Wednesday, January 8, 2014 9:00 AM - 10:00 AM

Bruce Shepherd, Professor
Department of Mathematics and Statistics
McGill University

We discuss the approximability of the maximum edge-disjoint paths problem in undirected graphs, which is closely linked to the integrality gap for its natural multi-commodity flow based relaxation. This gap is known to be $\Omega(\sqrt{n})$ even for planar graphs due to a well-known grid example of Garg-Vazirani-Yannakakis.

Kleinberg and Tardos asked: Is a small gap possible if one allows constant edge congestion? This is indeed possible in two settings (with constant congestion): a polylog approximation was shown for general graphs by Chuzhoy, and a constant approximation was shown for planar graphs.

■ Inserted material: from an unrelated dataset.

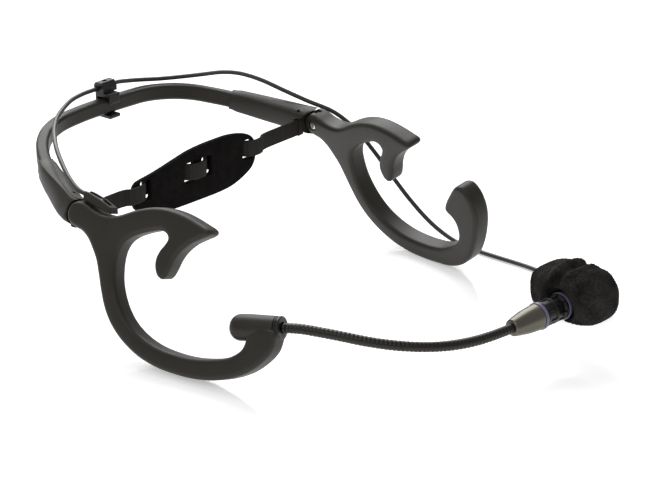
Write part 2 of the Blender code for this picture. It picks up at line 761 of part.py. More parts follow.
def make_clip_saddle():
    """Cable tunnel on top of the clip."""
    base = BAND_TALL / 2 + 0.4 + 2.0 + GAP
    outline = [
        (-1.8, base), (4.0, base), (4.0, base + 3.4), (3.0, base + 4.6),
        (-0.4, base + 4.6), (-1.8, base + 2.0),
    ]
    body = clip_block("clip_saddle", CLIP_LEFT - 1.0, CLIP_RIGHT + 1.0, outline, deep_black())
    way = aim(vec((CLIP_LEFT - 6.0, 127.2, 71.5)), (1, 0.01, 0))
    cut(body, turned("tunnel", [(0, 0), (1.35, 0), (1.35, 24), (0, 24)], way, None, 20))
    dimple = aim(vec((8.7, 127.0, CLIP_Z + base + 3.5)), (0, 0, 1))
    cut(body, turned("dimple", [(0, 0), (1.3, 0), (1.5, 3), (0, 3)], dimple, None, 20))
    return body


# Boom.

def socket_frame():
    """Frame at the rear end of the boom socket, along its axis."""
    axis = Vector(SOCKET_AXIS).normalized()
    base = Vector(SOCKET_MIDDLE) - axis * (SOCKET_LENGTH / 2)
    return aim(vec(base), axis)


def make_boom_socket():
    """Moulded barrel on the end of the right ear hook."""
    length = SOCKET_LENGTH - 2.6
    profile = [
        (0.0, 0.0), (2.0, 0.15), (3.6, 0.8), (4.8, 2.0), (SOCKET_R, 3.8), (SOCKET_R, 8.0),
        (SOCKET_TIP_R + 0.1, length), (3.6, length), (3.6, 5.0), (0.0, 5.0),
    ]
    return turned("boom_socket", profile, socket_frame(), soft_black())


def make_socket_bush():
    """Friction bush inside the barrel."""
    stop = SOCKET_LENGTH - 2.6 - 0.4
    profile = [(2.6, 5.4), (3.3, 5.4), (3.3, stop), (2.6, stop)]
    return turned("socket_bush", profile, socket_frame(), deep_black(), 28)


def make_socket_collar():
    """Grooved end ring of the barrel."""
    start = SOCKET_LENGTH - 2.6 + GAP
    stop = SOCKET_LENGTH
    profile = [
        (2.5, start), (SOCKET_TIP_R, start), (SOCKET_TIP_R, start + 0.5), (SOCKET_TIP_R - 0.35, start + 0.7),
        (SOCKET_TIP_R, start + 0.9), (SOCKET_TIP_R + 0.1, stop - 0.4),
        (SOCKET_TIP_R - 0.3, stop), (2.5, stop),
    ]
    return turned("socket_collar", profile, socket_frame(), deep_black())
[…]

Two interesting directions remain open. (A) Can edge congestion can be avoided with a stronger LP formulation? And (B) For which graph families is there an O(1)-integrality gap with constant edge-congestion (called the CFCC property)? The most natural conjecture is that any minor-closed family has the CCFC property.

Given that Robertson and Seymour's characterization for minor-closed families involves k-sums of bounded genus graphs, two building blocks must be the families of bounded genus graphs and bounded treewidth graphs. We show that both classes have the CFCC property. In fact for bounded treewidth graphs we show an O(1)-approximation without edge congestion.